Fed Pumps $125B Into U.S. Banks in 5 Days

  • The Fed just injected another $24 billion into U.S. banks on November 3, 2025, according to Barchart. That brings the five-day total to $125 billion—a clear signal that the central bank is working hard to keep short-term funding markets stable.
  • Reverse repos are essentially short-term loans the Fed uses to manage liquidity and keep interest rates in check. The recent spike shows banks are leaning heavily on these operations, which could mean funding is getting tighter. While these injections calm things down temporarily, experts worry that too much reliance might reveal cracks in the system—similar to past repo market breakdowns.
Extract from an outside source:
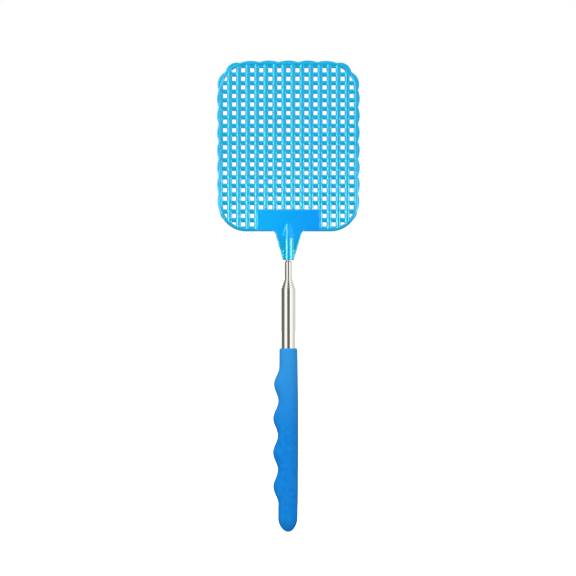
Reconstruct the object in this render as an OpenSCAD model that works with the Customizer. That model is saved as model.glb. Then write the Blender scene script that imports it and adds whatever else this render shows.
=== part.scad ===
// Telescopic fly swatter: a moulded mesh head on a five-section steel pole with a soft grip.
// The origin is the middle of the grip on the pole's axis. +Z runs up to the head, and its front faces -Y.

/* [Grip] */
// Length of the grip
grip_len = 109; // [90:1:140]
// Solid rubber below the pole in the grip's closed end
grip_end = 13.3; // [8:0.1:20]
// Rubber behind the pole, at the middle of the grip
back_wall = 1.75; // [1.4:0.05:4]
// Rubber beside the pole
side_wall = 1.9; // [1.4:0.1:4]
// Rubber on the finger side, at the top of the grip
finger_wall = 1.25; // [1:0.05:4]
// Rubber that the finger side gains from the top to the bottom
finger_swell = 0.8; // [0:0.1:2]
// How much higher the hollows lie in the middle of the row of bumps than at its ends
hollow_rise = 0.6; // [0:0.1:1.5]
// Rubber lost towards both ends, behind and beside the pole
end_thinning = 0.55; // [0:0.05:0.8]
// Number of finger bumps
bumps = 4; // [3:1:5]
// Height of a finger bump above the hollows
bump_h = 2.8; // [1:0.1:4]
// Plain length above the bumps
plain_top = 11.1; // [6:0.1:16]
// Plain length below the bumps, with the round end
plain_end = 16.6; // [12:0.1:20]
// Length of the round end
round_end = 8; // [6:0.1:12]
// Fullness of the round end, where 1 is a cone's and 2 is a ball's
end_fullness = 1.7; // [1.4:0.05:2.4]
// Rounding of the grip's top edge
grip_edge = 0.9; // [0.3:0.1:1.2]

/* [Pole] */
// Outside diameter of the outermost tube
pole_d = 8.4; // [7:0.1:12]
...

  • The upside? Better liquidity and steadier overnight rates. The downside? The Fed’s balance sheet keeps growing, and some economists think there are better ways to handle this—like tweaking reserve requirements or creating targeted lending windows—that wouldn’t fuel as much monetary expansion.
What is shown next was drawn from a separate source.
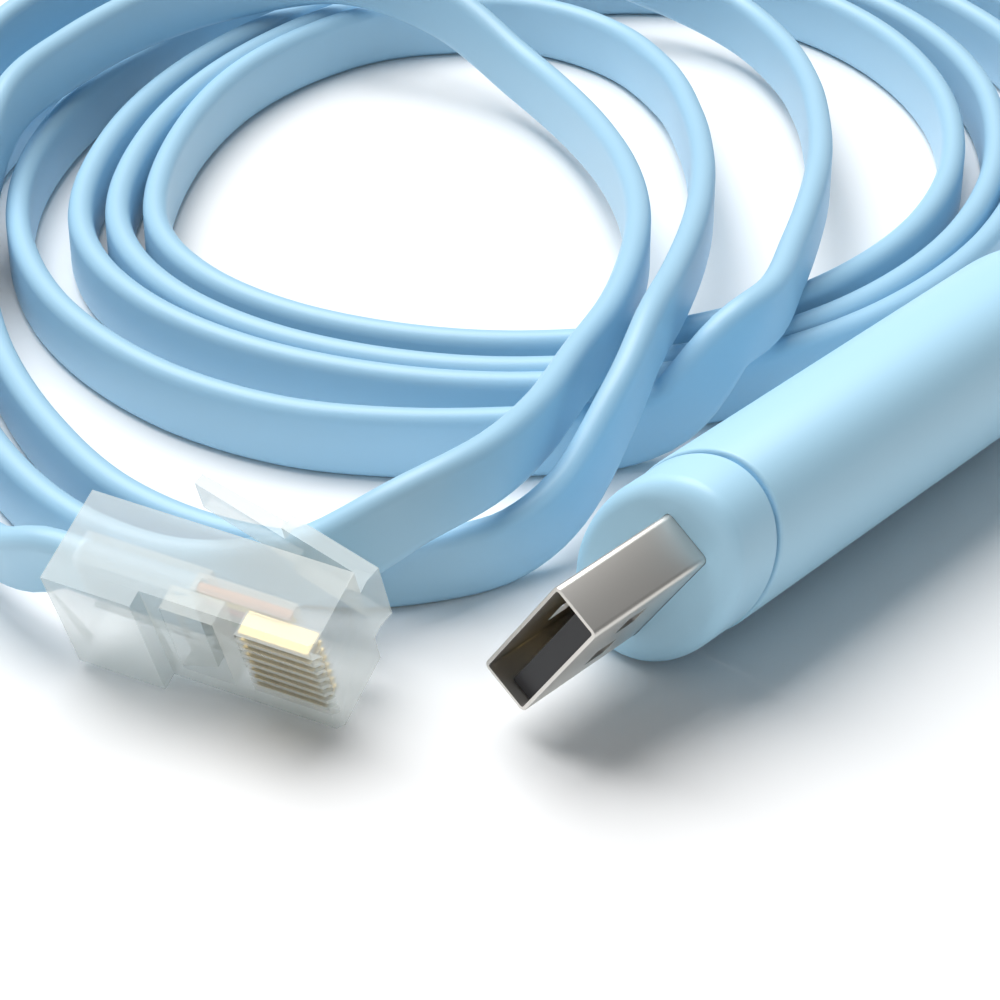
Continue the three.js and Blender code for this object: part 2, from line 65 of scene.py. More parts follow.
@dataclass(frozen=True)
class Plan:
    """The plan that the route is drawn in: seen from the front, x to the right and y away, in millimetres."""

    usb_middle: tuple[float, float] = (26.1, -7.1)
    usb_heading: float = 228.6  # degrees, the way the USB shell points

    def place(self, x: float, y: float, z: float = 0.0) -> Vector:
        """Turns a plan point into the part's frame.

        Args:
            x: Millimetres to the right.
            y: Millimetres away.
            z: Millimetres above the floor.

        Returns:
            The point in metres.
        """
        turn = Matrix.Rotation(math.radians(-self.usb_heading), 3, "Z")
        return turn @ Vector((x - self.usb_middle[0], y - self.usb_middle[1], z)) * MM


PLAN = Plan()


@dataclass(frozen=True)
class UsbSizes:
    """The USB connector in millimetres: 0 is the housing's front face, and + is towards the mouth."""

    front_at: float = 23.0  # the front face's place along the part's X axis
    radius: float = 6.5  # half the housing's thickness
    oval: float = 1.57  # how many times wider than thick it is
    cap_step: float = 0.15
    cap_length: float = 5.0
    cap_fillet: float = 1.3
    seam_chamfer: float = 0.12  # on the cap's rear edge
    lip: float = 0.25  # rounding of the grip's front edge
    seam: float = 0.3
    body_length: float = 40.0
    shoulder: float = 4.0
    relief_radius: float = 5.0
    relief_end_radius: float = 4.2
    relief_length: float = 9.0
    relief_fillet: float = 0.5
    shell_width: float = 12.0
    shell_height: float = 4.5
    shell_wall: float = 0.3
    shell_corner: float = 0.5  # rounding of its long edges
    mouth_rounding: float = 0.07
    shell_shown: float = 12.3
    shell_seated: float = 3.5
    roll: float = 56.0  # degrees, the wide side's slope to the floor
    hole: float = 2.2
    hole_spread: float = 4.9
    hole_from_tip: float = 6.2
    hole_corner: float = 0.2
    joint_gap: float = 0.06  # where the shell's sheet meets
    joint_depth: float = 0.4

    @property
    def cap_radius(self) -> float:
        """Half the cap's thickness."""
        return self.radius - self.cap_step

    @property
    def height(self) -> float:
        """How high the oval housing's middle is when it lies rolled on the floor."""
        angle = math.radians(self.roll)
        return math.hypot(self.oval * self.radius * math.sin(angle), self.radius * math.cos(angle))

    @property
    def body_front(self) -> float:
        """Where the long grip starts."""
        return -self.cap_length - self.seam

    @property
    def body_back(self) -> float:
        """Where the grip's shoulder starts."""
        return self.body_front - self.body_length

    @property
    def relief_back(self) -> float:
        """Where the cable leaves the strain relief."""
        return self.body_back - self.shoulder - self.relief_length

    @property
    def axis(self) -> Matrix:
        """The connector's place: its own frame to the part's."""
        return Matrix.Translation(Vector((self.front_at, 0.0, self.height)) * MM)

    @property
    def rolled(self) -> Matrix:
        """The connector's place, turned about its length."""
        return self.axis @ Matrix.Rotation(math.radians(self.roll), 4, "X")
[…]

As Barchart put it: The Fed just did it again—another $24 billion injection into the U.S. banking system. Make that $125 billion over the last 5 days.
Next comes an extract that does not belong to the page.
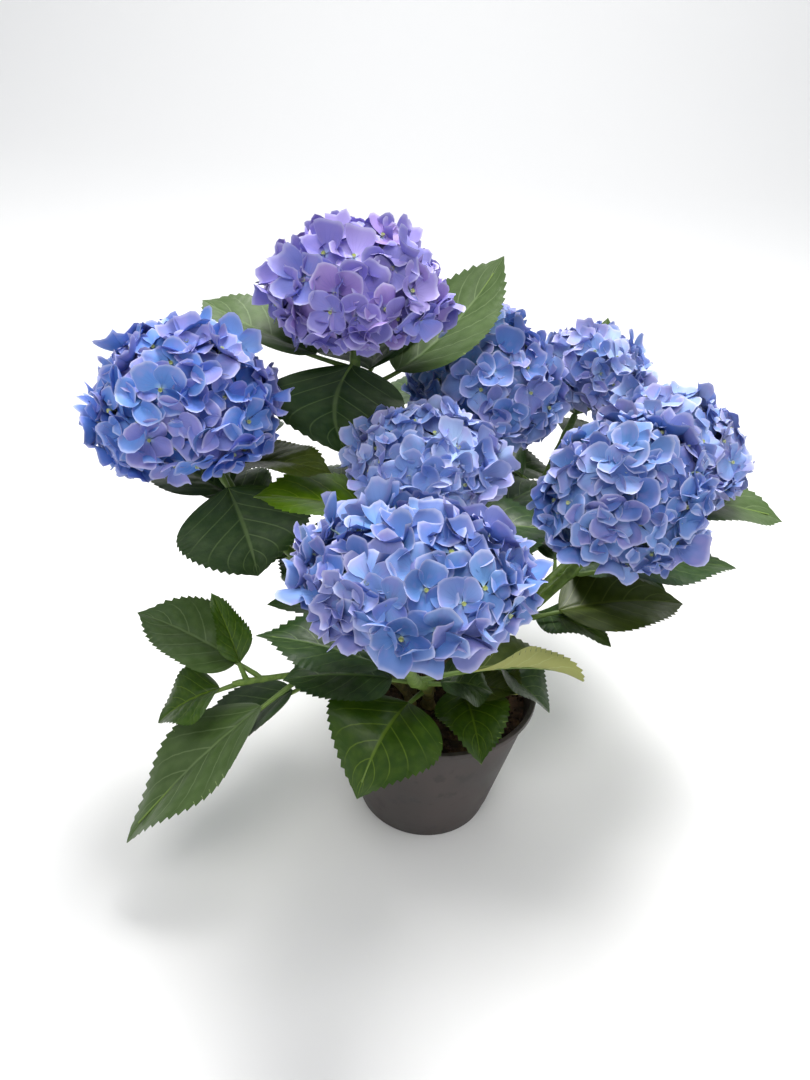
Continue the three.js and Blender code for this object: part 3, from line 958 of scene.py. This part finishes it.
DAYLIGHT = 0.45
PLANT_MIDDLE = (0, 0.05, 0.2)
LAMPS = {  # where each lamp is, where it points, its watts, its width and its colour
    "window": ((-0.3, -1.1, 2.0), PLANT_MIDDLE, 16.0, 0.9, (1.0, 0.98, 0.95)),
    "skylight": ((0.15, 0.45, 1.7), PLANT_MIDDLE, 26.0, 0.7, (1.0, 0.99, 0.97)),
    "fill": ((1.2, -0.6, 1.0), (0, 0, 0.2), 2.0, 1.5, (0.95, 0.97, 1.0)),
    "backdrop": ((0, 2.4, 4.5), (0, 4.6, 0.5), 110.0, 2.5, (1.0, 1.0, 1.0)),
}


def world():
    """Even, faintly cool light from all round."""
    made = bpy.data.worlds.new("daylight")
    bpy.context.scene.world = made
    made.use_nodes = True
    background = made.node_tree.nodes["Background"]
    background.inputs["Color"].default_value = (0.95, 0.97, 1.0, 1.0)
    background.inputs["Strength"].default_value = DAYLIGHT


def lamp(name, place, target, power, size, tint):
    """A square lamp of the given watts and width, turned to its target."""
    data = bpy.data.lights.new(name, "AREA")
    data.energy, data.size, data.color = power, size, tint
    made = bpy.data.objects.new(name, data)
    made.location = place
    made.rotation_euler = (Vector(target) - Vector(place)).to_track_quat("-Z", "Y").to_euler()
    bpy.context.scene.collection.objects.link(made)


CAMERA = {"place": (-0.027, -0.423, 0.485), "pitch": 32.1, "roll": 4.2, "lens": 26.67, "sensor": 36.0}


def camera():
    """The camera, looking down by its pitch and leaning by its roll, in degrees."""
    data = bpy.data.cameras.new("camera")
    data.lens, data.sensor_fit = CAMERA["lens"], "VERTICAL"
    data.sensor_width = data.sensor_height = CAMERA["sensor"]
    data.clip_start = 0.01
    made = bpy.data.objects.new("camera", data)
    bpy.context.scene.collection.objects.link(made)
    pitch, roll = math.radians(CAMERA["pitch"]), math.radians(CAMERA["roll"])
    ahead = Vector((0, math.cos(pitch), -math.sin(pitch)))
    right = Vector((1, 0, 0))
    above = right.cross(ahead)
    tilted_right = math.cos(roll) * right + math.sin(roll) * above
    tilted_up = math.cos(roll) * above - math.sin(roll) * right
    turn = made.matrix_world.to_3x3()
    for column, axis in enumerate((tilted_right, tilted_up, -ahead)):
        for row in range(3):
            turn[row][column] = axis[row]
    made.matrix_world = turn.to_4x4()
    made.location = CAMERA["place"]
    bpy.context.scene.camera = made


floor()
world()
for name, settings in LAMPS.items():
    lamp(name, *settings)
camera()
  • The comment captures growing unease about what the Fed’s expanded intervention really means for the market. The timing isn’t random. Treasury issuance is up, and end-of-quarter pressures are squeezing money markets. After months of shrinking its balance sheet, the Fed is back to large-scale operations, showing the tricky balance between keeping markets stable and actually tightening policy. History tells us these kinds of spikes often come before major policy shifts or banking stress.